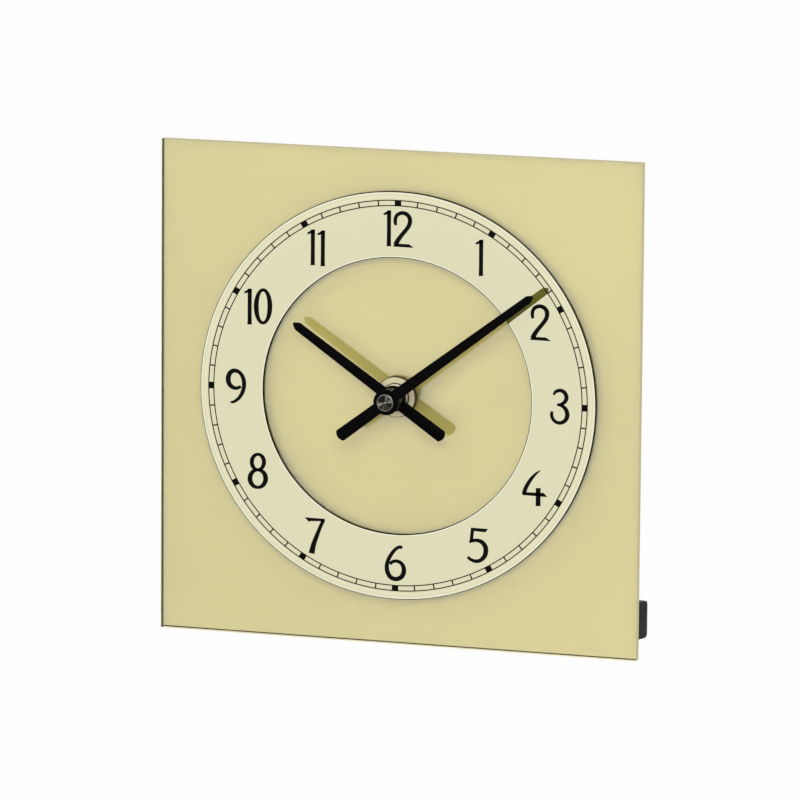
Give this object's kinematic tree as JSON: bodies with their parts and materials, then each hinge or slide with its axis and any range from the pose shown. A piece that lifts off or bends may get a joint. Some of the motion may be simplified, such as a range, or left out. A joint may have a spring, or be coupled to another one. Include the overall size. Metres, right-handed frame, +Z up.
{
  "type": "table clock",
  "caption": "Small analogue table clock: a square gold glass plate with a raised metal numeral ring, black stick hands, a battery movement behind and a low bent strip as its stand.",
  "frame": {"origin": "on the table, below the middle of the clock's bounding box", "axes": "+X to the right seen from the front, +Y to the back, square to the glass plate, +Z up"},
  "size_m": [0.14, 0.045, 0.14],
  "materials": {
    "clear_glass": "clear, polished edges",
    "gold_lacquer": "metallic gold lacquer seen through glass",
    "champagne_metal": "polished, pale champagne",
    "champagne_nut": "turned, pale gold",
    "black_rubber": "matt",
    "black_plastic": "fine texture",
    "white_plastic": "moulded acetal",
    "brass_arbor": "turned",
    "dark_magnet": "sintered",
    "soft_iron": "stamped",
    "copper_wire": "enamelled copper wire",
    "board_green": "paper laminate",
    "bright_can": "nickel plated",
    "battery_jacket": "plain jacket",
    "black_lacquer": "matt black",
    "silver_cap": "turned, satin nickel",
    "black_paint": "satin black",
    "white_foam": "double-sided foam tape"
  },
  "bodies": {
    "plate": {"centre_nut": "champagne_nut", "chapter_ring": "champagne_metal", "circuit_board": "board_green", "clock_chip": "black_plastic", "coil_bobbin": "white_plastic", "coil_core": "soft_iron", "coil_winding": "copper_wire", "contact_minus": "bright_can", "contact_plus": "bright_can", "front_housing": "black_plastic", "gear_plate": "white_plastic", "glass_plate": "clear_glass", "gold_coating": "gold_lacquer", "quartz_crystal": "bright_can", "rear_cover": "black_plastic", "rubber_gasket": "black_rubber", "stand_bracket": "black_paint", "stand_pad_left": "white_foam", "stand_pad_right": "white_foam", "stator": "soft_iron"},
    "minute": {"minute_arbor": "brass_arbor", "minute_hand": "black_lacquer", "minute_hand_hub": "black_lacquer", "cap_nut": "silver_cap"},
    "hour": {"hour_wheel": "white_plastic", "hour_hand": "black_lacquer", "hour_hand_hub": "black_lacquer"},
    "motion_wheel": {"minute_wheel": "white_plastic"},
    "knob": {"setting_knob": "black_plastic"},
    "rotor": {"rotor_pinion": "white_plastic", "rotor_magnet": "dark_magnet"},
    "intermediate": {"intermediate_wheel": "white_plastic"},
    "seconds": {"seconds_wheel": "white_plastic"},
    "third": {"third_wheel": "white_plastic"},
    "centre": {"centre_wheel": "white_plastic"},
    "cell": {"battery": "battery_jacket"}
  },
  "joints": [
    {"name": "minute_spin", "type": "hinge", "parent": "plate", "child": "minute", "pos_m": [0, 0, 0.0709], "axis": [0, 1, 0], "continuous": true},
    {"name": "hour_spin", "type": "hinge", "parent": "plate", "child": "hour", "pos_m": [0, 0, 0.0709], "axis": [0, 1, 0], "continuous": true},
    {"name": "motion_wheel_spin", "type": "hinge", "parent": "plate", "child": "motion_wheel", "pos_m": [0.01064, 0, 0.07278], "axis": [0, 1, 0], "continuous": true},
    {"name": "knob_spin", "type": "hinge", "parent": "plate", "child": "knob", "pos_m": [0.02107, 0, 0.06998], "axis": [0, 1, 0], "continuous": true},
    {"name": "rotor_spin", "type": "hinge", "parent": "plate", "child": "rotor", "pos_m": [0.01645, 0, 0.08406], "axis": [0, 1, 0], "continuous": true},
    {"name": "intermediate_spin", "type": "hinge", "parent": "plate", "child": "intermediate", "pos_m": [0.00866, 0, 0.07956], "axis": [0, 1, 0], "continuous": true},
    {"name": "seconds_spin", "type": "hinge", "parent": "plate", "child": "seconds", "pos_m": [0, 0, 0.0709], "axis": [0, 1, 0], "continuous": true},
    {"name": "third_spin", "type": "hinge", "parent": "plate", "child": "third", "pos_m": [-0.00842, 0, 0.07932], "axis": [0, 1, 0], "continuous": true},
    {"name": "centre_spin", "type": "hinge", "parent": "plate", "child": "centre", "pos_m": [0, 0, 0.0709], "axis": [0, 1, 0], "continuous": true},
    {"name": "battery_slide", "type": "slide", "parent": "plate", "child": "cell", "axis": [0, 1, 0], "range_m": [0, 0.018]}
  ],
  "couplings": [
    {"joint": "hour_spin", "follows": "minute_spin", "ratio": 0.083333},
    {"joint": "motion_wheel_spin", "follows": "minute_spin", "ratio": -0.33333},
    {"joint": "knob_spin", "follows": "minute_spin", "ratio": 1},
    {"joint": "intermediate_spin", "follows": "rotor_spin", "ratio": -0.2},
    {"joint": "seconds_spin", "follows": "rotor_spin", "ratio": 0.033333},
    {"joint": "third_spin", "follows": "rotor_spin", "ratio": -0.0044444},
    {"joint": "centre_spin", "follows": "rotor_spin", "ratio": 0.00055556}
  ]
}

→ **Exercise instructions**:
Copy down the material exactly as written.

→ **Reply**:
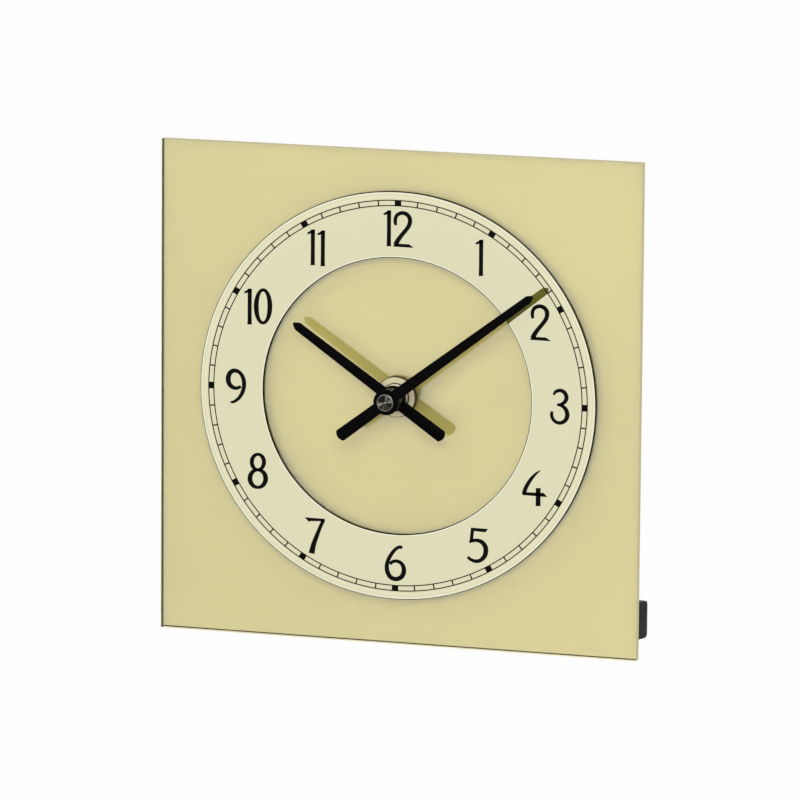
Give this object's kinematic tree as JSON: bodies with their parts and materials, then each hinge or slide with its axis and any range from the pose shown. A piece that lifts off or bends may get a joint. Some of the motion may be simplified, such as a range, or left out. A joint may have a spring, or be coupled to another one. Include the overall size. Metres, right-handed frame, +Z up.
{
  "type": "table clock",
  "caption": "Small analogue table clock: a square gold glass plate with a raised metal numeral ring, black stick hands, a battery movement behind and a low bent strip as its stand.",
  "frame": {"origin": "on the table, below the middle of the clock's bounding box", "axes": "+X to the right seen from the front, +Y to the back, square to the glass plate, +Z up"},
  "size_m": [0.14, 0.045, 0.14],
  "materials": {
    "clear_glass": "clear, polished edges",
    "gold_lacquer": "metallic gold lacquer seen through glass",
    "champagne_metal": "polished, pale champagne",
    "champagne_nut": "turned, pale gold",
    "black_rubber": "matt",
    "black_plastic": "fine texture",
    "white_plastic": "moulded acetal",
    "brass_arbor": "turned",
    "dark_magnet": "sintered",
    "soft_iron": "stamped",
    "copper_wire": "enamelled copper wire",
    "board_green": "paper laminate",
    "bright_can": "nickel plated",
    "battery_jacket": "plain jacket",
    "black_lacquer": "matt black",
    "silver_cap": "turned, satin nickel",
    "black_paint": "satin black",
    "white_foam": "double-sided foam tape"
  },
  "bodies": {
    "plate": {"centre_nut": "champagne_nut", "chapter_ring": "champagne_metal", "circuit_board": "board_green", "clock_chip": "black_plastic", "coil_bobbin": "white_plastic", "coil_core": "soft_iron", "coil_winding": "copper_wire", "contact_minus": "bright_can", "contact_plus": "bright_can", "front_housing": "black_plastic", "gear_plate": "white_plastic", "glass_plate": "clear_glass", "gold_coating": "gold_lacquer", "quartz_crystal": "bright_can", "rear_cover": "black_plastic", "rubber_gasket": "black_rubber", "stand_bracket": "black_paint", "stand_pad_left": "white_foam", "stand_pad_right": "white_foam", "stator": "soft_iron"},
    "minute": {"minute_arbor": "brass_arbor", "minute_hand": "black_lacquer", "minute_hand_hub": "black_lacquer", "cap_nut": "silver_cap"},
    "hour": {"hour_wheel": "white_plastic", "hour_hand": "black_lacquer", "hour_hand_hub": "black_lacquer"},
    "motion_wheel": {"minute_wheel": "white_plastic"},
    "knob": {"setting_knob": "black_plastic"},
    "rotor": {"rotor_pinion": "white_plastic", "rotor_magnet": "dark_magnet"},
    "intermediate": {"intermediate_wheel": "white_plastic"},
    "seconds": {"seconds_wheel": "white_plastic"},
    "third": {"third_wheel": "white_plastic"},
    "centre": {"centre_wheel": "white_plastic"},
    "cell": {"battery": "battery_jacket"}
  },
  "joints": [
    {"name": "minute_spin", "type": "hinge", "parent": "plate", "child": "minute", "pos_m": [0, 0, 0.0709], "axis": [0, 1, 0], "continuous": true},
    {"name": "hour_spin", "type": "hinge", "parent": "plate", "child": "hour", "pos_m": [0, 0, 0.0709], "axis": [0, 1, 0], "continuous": true},
    {"name": "motion_wheel_spin", "type": "hinge", "parent": "plate", "child": "motion_wheel", "pos_m": [0.01064, 0, 0.07278], "axis": [0, 1, 0], "continuous": true},
    {"name": "knob_spin", "type": "hinge", "parent": "plate", "child": "knob", "pos_m": [0.02107, 0, 0.06998], "axis": [0, 1, 0], "continuous": true},
    {"name": "rotor_spin", "type": "hinge", "parent": "plate", "child": "rotor", "pos_m": [0.01645, 0, 0.08406], "axis": [0, 1, 0], "continuous": true},
    {"name": "intermediate_spin", "type": "hinge", "parent": "plate", "child": "intermediate", "pos_m": [0.00866, 0, 0.07956], "axis": [0, 1, 0], "continuous": true},
    {"name": "seconds_spin", "type": "hinge", "parent": "plate", "child": "seconds", "pos_m": [0, 0, 0.0709], "axis": [0, 1, 0], "continuous": true},
    {"name": "third_spin", "type": "hinge", "parent": "plate", "child": "third", "pos_m": [-0.00842, 0, 0.07932], "axis": [0, 1, 0], "continuous": true},
    {"name": "centre_spin", "type": "hinge", "parent": "plate", "child": "centre", "pos_m": [0, 0, 0.0709], "axis": [0, 1, 0], "continuous": true},
    {"name": "battery_slide", "type": "slide", "parent": "plate", "child": "cell", "axis": [0, 1, 0], "range_m": [0, 0.018]}
  ],
  "couplings": [
    {"joint": "hour_spin", "follows": "minute_spin", "ratio": 0.083333},
    {"joint": "motion_wheel_spin", "follows": "minute_spin", "ratio": -0.33333},
    {"joint": "knob_spin", "follows": "minute_spin", "ratio": 1},
    {"joint": "intermediate_spin", "follows": "rotor_spin", "ratio": -0.2},
    {"joint": "seconds_spin", "follows": "rotor_spin", "ratio": 0.033333},
    {"joint": "third_spin", "follows": "rotor_spin", "ratio": -0.0044444},
    {"joint": "centre_spin", "follows": "rotor_spin", "ratio": 0.00055556}
  ]
}